======== Provided data

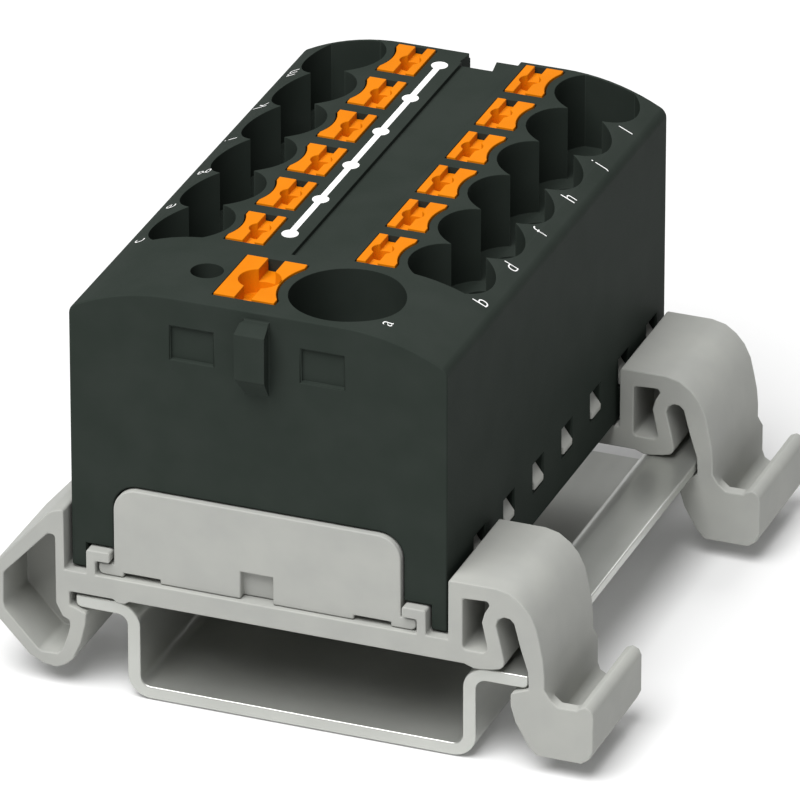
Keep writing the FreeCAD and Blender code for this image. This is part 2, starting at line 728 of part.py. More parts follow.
def build_button(label, y, turn, shape, pusher, driver, spring_near, slope):
    """A push button: the head, a pusher leg that ends above its spring, and a catch on each side of the leg."""
    near, width, length = pusher
    channel_near, channel, depth, dimple = driver
    button = new_body(label, "block_shift", y, turn)
    head = section(button, f"{label}_head", "XY_Plane", "head_floor")
    outline(head, *button_outline(*shape, "0"))
    pad(button, f"{label}_head_pad", head, "button_head")
    leg = section(button, f"{label}_leg", "XY_Plane", "head_floor")
    rectangle(leg, near, f"{near} + {width}", f"-{length} / 2", f"{length} / 2")
    tip = f"spring_top - ({near} - ({spring_near})) * tan({slope} * 1deg) + press_gap"
    pad(button, f"{label}_leg_pad", leg, f"head_floor - ({tip})", reverse=True)
    catch = section(button, f"{label}_catch", "XZ_Plane")
    ceiling = "chamber_roof - press_gap"
    outline(catch, [
        (f"{near} + 0.2", f"{ceiling} - barb_height"),
        (f"{near} + {width} - 0.2", f"{ceiling} - barb_height"),
        (f"{near} + {width} + barb_size", ceiling),
        (f"{near} - barb_size", ceiling),
    ])
    pad(button, f"{label}_catch_pad", catch, f"{length} * 0.5", both_ways=True)
    slot = section(button, f"{label}_driver_slot", "XY_Plane", "button_top")
    rectangle(slot, channel_near, f"{channel_near} + {channel}", f"-({shape[2]}) - 1", f"{shape[2]} + 1")
    pocket(button, f"{label}_driver_slot_cut", slot, depth)
    ringed = section(button, f"{label}_dimple", "XY_Plane", "button_top")
    ring(ringed, f"{channel_near} + {channel} / 2", "0", dimple)
    pocket(button, f"{label}_dimple_cut", ringed, f"{depth} + dimple_depth")
    return button


def foot_outline():
    """The foot's outline: a bar with a fixed jaw on the left, and a sprung arm with its release lug on the right."""
    under = "rail_height - rail_sheet"
    rest = "rail_height + rest_gap"
    reach = "left_tip - grip_reach"
    left = [
        ("left_tip + 4.3", "bar_under"),
        ("left_tip + 3.9", rest),
        ("left_tip + 3.4", rest),
        ("left_tip + 3.0", "bar_under"),
        ("left_tip - 0.4", "bar_under"),
        ("left_tip - 0.4", f"{under} + 0.18"),
        ("left_tip + grip_hold", f"{under} - 0.29"),
        ("left_tip + grip_hold - 0.07", f"{under} - 1.12"),
        ("left_tip + 0.47", "foot_low + 2.4"),
        ("left_tip - 0.17", "foot_low + 0.9"),
        ("left_tip - 0.75", "foot_low + 0.35"),
        ("left_tip - 1.5", "foot_low"),
        ("left_tip - 2.4", "foot_low + 0.1"),
        ("left_tip - 3.57", "foot_low + 0.65"),
        (f"{reach} + 0.5", "foot_low + 3.3"),
        (f"{reach} + 0.15", "foot_low + 4.0"),
        (reach, "foot_low + 4.9"),
        (reach, "foot_low + 7.0"),
        (f"{reach} + 0.25", "foot_low + 7.6"),
        ("left_wall - 1.3", "foot_peak - 0.5"),
        ("left_wall - 0.85", "foot_peak - 0.18"),
        ("left_wall - 0.3", "foot_peak"),
        ("left_wall", "foot_peak"),
        ("left_wall", "groove_floor"),
    ]
    stem = "hook_near + hook_stem"
    hook = [
        (f"block_shift - ({stem})", "groove_floor"),
        (f"block_shift - ({stem})", "hook_top"),
        ("block_shift - hook_tip", "hook_top"),
        ("block_shift - hook_tip", "hook_under"),
        ("block_shift - hook_near", "hook_under"),
        ("block_shift - hook_near", "groove_floor"),
    ]
    far_hook = [(x.replace(" - ", " + ", 1), z) for x, z in reversed(hook)]
    right = [
        ("right_wall", "groove_floor"),
        ("right_wall", "foot_peak"),
        ("right_tip - 2.4", "foot_peak"),
        ("right_tip - 1.3", "foot_peak - 0.25"),
        ("right_tip - 0.45", "foot_peak - 0.85"),
        ("right_tip + 0.2", "foot_peak - 1.6"),
        ("right_tip + 0.7", "foot_peak - 2.65"),
        ("right_tip + 1.0", "foot_peak - 3.95"),
        ("right_tip + 1.25", "rail_height + 1.6"),
        ("right_tip + 1.35", "rail_height + 0.4"),
        ("right_tip + 1.35", "rail_height - 0.65"),
        ("right_tip + 1.8", "lug_top + 0.5"),
        ("right_tip + 2.4", "lug_top"),
        ("right_tip + lug_reach - lug_lip", "lug_top"),
        ("right_tip + lug_reach - lug_lip + 0.22", "lip_top - 0.18"),
        ("right_tip + lug_reach - lug_lip + 0.6", "lip_top"),
        ("right_tip + lug_reach - 0.6", "lip_top"),
        ("right_tip + lug_reach - 0.2", "lip_top - 0.2"),
        ("right_tip + lug_reach", "lip_top - 0.65"),
        ("right_tip + lug_reach", "foot_low + 1.1"),
        ("right_tip + lug_reach - 0.3", "foot_low + 0.45"),
        ("right_tip + lug_reach - 0.9", "foot_low"),
        ("right_tip + 0.8", "foot_low"),
        ("right_tip + 0.2", "foot_low + 0.6"),
        ("right_tip - 0.85", "foot_low + 2.4"),
        ("right_tip - 1.24", "foot_low + 3.7"),
        ("right_tip - 1.24", f"{under} - 0.42"),
        ("right_tip + 0.15", f"{under} + 0.1"),
        ("right_tip + 0.08", "rail_height + 0.5"),
        ("right_tip - 0.5", "bar_under + 2.05"),
        ("right_tip - 1.0", "bar_under + 3.95"),
        ("right_tip - 1.3", "bar_under + 4.25"),
        ("right_tip - 1.75", "bar_under + 4.3"),
        ("right_tip - 2.2", "bar_under + 4.05"),
        ("right_tip - 2.35", "bar_under + 3.55"),
        ("right_tip - 1.95", "bar_under + 1.85"),
        ("right_tip - 1.7", "bar_under + 0.7"),
        ("right_tip - 1.75", "bar_under + 0.3"),
        ("right_tip - 2.05", "bar_under + 0.05"),
        ("right_tip - 2.6", "bar_under - 0.1"),
        ("right_tip - 3.6", rest),
        ("right_tip - 4.1", rest),
        ("right_tip - 4.8", "bar_under"),
    ]
    return left + hook + far_hook + right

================

What is expected: Extract the listing in its entirety, matching it exactly.

Exercise answer:
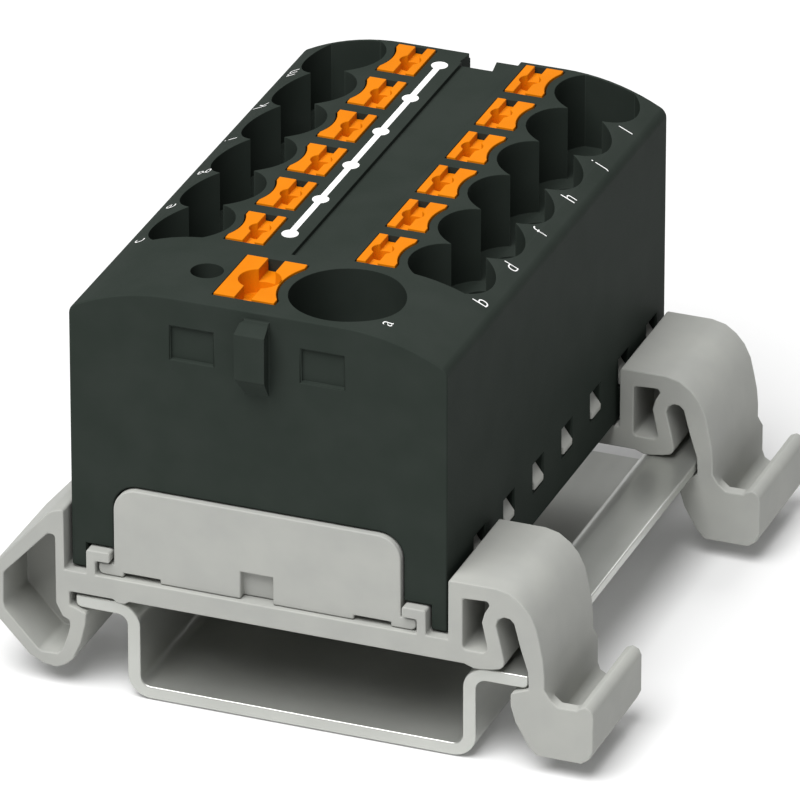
Keep writing the FreeCAD and Blender code for this image. This is part 2, starting at line 728 of part.py. More parts follow.
def build_button(label, y, turn, shape, pusher, driver, spring_near, slope):
    """A push button: the head, a pusher leg that ends above its spring, and a catch on each side of the leg."""
    near, width, length = pusher
    channel_near, channel, depth, dimple = driver
    button = new_body(label, "block_shift", y, turn)
    head = section(button, f"{label}_head", "XY_Plane", "head_floor")
    outline(head, *button_outline(*shape, "0"))
    pad(button, f"{label}_head_pad", head, "button_head")
    leg = section(button, f"{label}_leg", "XY_Plane", "head_floor")
    rectangle(leg, near, f"{near} + {width}", f"-{length} / 2", f"{length} / 2")
    tip = f"spring_top - ({near} - ({spring_near})) * tan({slope} * 1deg) + press_gap"
    pad(button, f"{label}_leg_pad", leg, f"head_floor - ({tip})", reverse=True)
    catch = section(button, f"{label}_catch", "XZ_Plane")
    ceiling = "chamber_roof - press_gap"
    outline(catch, [
        (f"{near} + 0.2", f"{ceiling} - barb_height"),
        (f"{near} + {width} - 0.2", f"{ceiling} - barb_height"),
        (f"{near} + {width} + barb_size", ceiling),
        (f"{near} - barb_size", ceiling),
    ])
    pad(button, f"{label}_catch_pad", catch, f"{length} * 0.5", both_ways=True)
    slot = section(button, f"{label}_driver_slot", "XY_Plane", "button_top")
    rectangle(slot, channel_near, f"{channel_near} + {channel}", f"-({shape[2]}) - 1", f"{shape[2]} + 1")
    pocket(button, f"{label}_driver_slot_cut", slot, depth)
    ringed = section(button, f"{label}_dimple", "XY_Plane", "button_top")
    ring(ringed, f"{channel_near} + {channel} / 2", "0", dimple)
    pocket(button, f"{label}_dimple_cut", ringed, f"{depth} + dimple_depth")
    return button


def foot_outline():
    """The foot's outline: a bar with a fixed jaw on the left, and a sprung arm with its release lug on the right."""
    under = "rail_height - rail_sheet"
    rest = "rail_height + rest_gap"
    reach = "left_tip - grip_reach"
    left = [
        ("left_tip + 4.3", "bar_under"),
        ("left_tip + 3.9", rest),
        ("left_tip + 3.4", rest),
        ("left_tip + 3.0", "bar_under"),
        ("left_tip - 0.4", "bar_under"),
        ("left_tip - 0.4", f"{under} + 0.18"),
        ("left_tip + grip_hold", f"{under} - 0.29"),
        ("left_tip + grip_hold - 0.07", f"{under} - 1.12"),
        ("left_tip + 0.47", "foot_low + 2.4"),
        ("left_tip - 0.17", "foot_low + 0.9"),
        ("left_tip - 0.75", "foot_low + 0.35"),
        ("left_tip - 1.5", "foot_low"),
        ("left_tip - 2.4", "foot_low + 0.1"),
        ("left_tip - 3.57", "foot_low + 0.65"),
        (f"{reach} + 0.5", "foot_low + 3.3"),
        (f"{reach} + 0.15", "foot_low + 4.0"),
        (reach, "foot_low + 4.9"),
        (reach, "foot_low + 7.0"),
        (f"{reach} + 0.25", "foot_low + 7.6"),
        ("left_wall - 1.3", "foot_peak - 0.5"),
        ("left_wall - 0.85", "foot_peak - 0.18"),
        ("left_wall - 0.3", "foot_peak"),
        ("left_wall", "foot_peak"),
        ("left_wall", "groove_floor"),
    ]
    stem = "hook_near + hook_stem"
    hook = [
        (f"block_shift - ({stem})", "groove_floor"),
        (f"block_shift - ({stem})", "hook_top"),
        ("block_shift - hook_tip", "hook_top"),
        ("block_shift - hook_tip", "hook_under"),
        ("block_shift - hook_near", "hook_under"),
        ("block_shift - hook_near", "groove_floor"),
    ]
    far_hook = [(x.replace(" - ", " + ", 1), z) for x, z in reversed(hook)]
    right = [
        ("right_wall", "groove_floor"),
        ("right_wall", "foot_peak"),
        ("right_tip - 2.4", "foot_peak"),
        ("right_tip - 1.3", "foot_peak - 0.25"),
        ("right_tip - 0.45", "foot_peak - 0.85"),
        ("right_tip + 0.2", "foot_peak - 1.6"),
        ("right_tip + 0.7", "foot_peak - 2.65"),
        ("right_tip + 1.0", "foot_peak - 3.95"),
        ("right_tip + 1.25", "rail_height + 1.6"),
        ("right_tip + 1.35", "rail_height + 0.4"),
        ("right_tip + 1.35", "rail_height - 0.65"),
        ("right_tip + 1.8", "lug_top + 0.5"),
        ("right_tip + 2.4", "lug_top"),
        ("right_tip + lug_reach - lug_lip", "lug_top"),
        ("right_tip + lug_reach - lug_lip + 0.22", "lip_top - 0.18"),
        ("right_tip + lug_reach - lug_lip + 0.6", "lip_top"),
        ("right_tip + lug_reach - 0.6", "lip_top"),
        ("right_tip + lug_reach - 0.2", "lip_top - 0.2"),
        ("right_tip + lug_reach", "lip_top - 0.65"),
        ("right_tip + lug_reach", "foot_low + 1.1"),
        ("right_tip + lug_reach - 0.3", "foot_low + 0.45"),
        ("right_tip + lug_reach - 0.9", "foot_low"),
        ("right_tip + 0.8", "foot_low"),
        ("right_tip + 0.2", "foot_low + 0.6"),
        ("right_tip - 0.85", "foot_low + 2.4"),
        ("right_tip - 1.24", "foot_low + 3.7"),
        ("right_tip - 1.24", f"{under} - 0.42"),
        ("right_tip + 0.15", f"{under} + 0.1"),
        ("right_tip + 0.08", "rail_height + 0.5"),
        ("right_tip - 0.5", "bar_under + 2.05"),
        ("right_tip - 1.0", "bar_under + 3.95"),
        ("right_tip - 1.3", "bar_under + 4.25"),
        ("right_tip - 1.75", "bar_under + 4.3"),
        ("right_tip - 2.2", "bar_under + 4.05"),
        ("right_tip - 2.35", "bar_under + 3.55"),
        ("right_tip - 1.95", "bar_under + 1.85"),
        ("right_tip - 1.7", "bar_under + 0.7"),
        ("right_tip - 1.75", "bar_under + 0.3"),
        ("right_tip - 2.05", "bar_under + 0.05"),
        ("right_tip - 2.6", "bar_under - 0.1"),
        ("right_tip - 3.6", rest),
        ("right_tip - 4.1", rest),
        ("right_tip - 4.8", "bar_under"),
    ]
    return left + hook + far_hook + right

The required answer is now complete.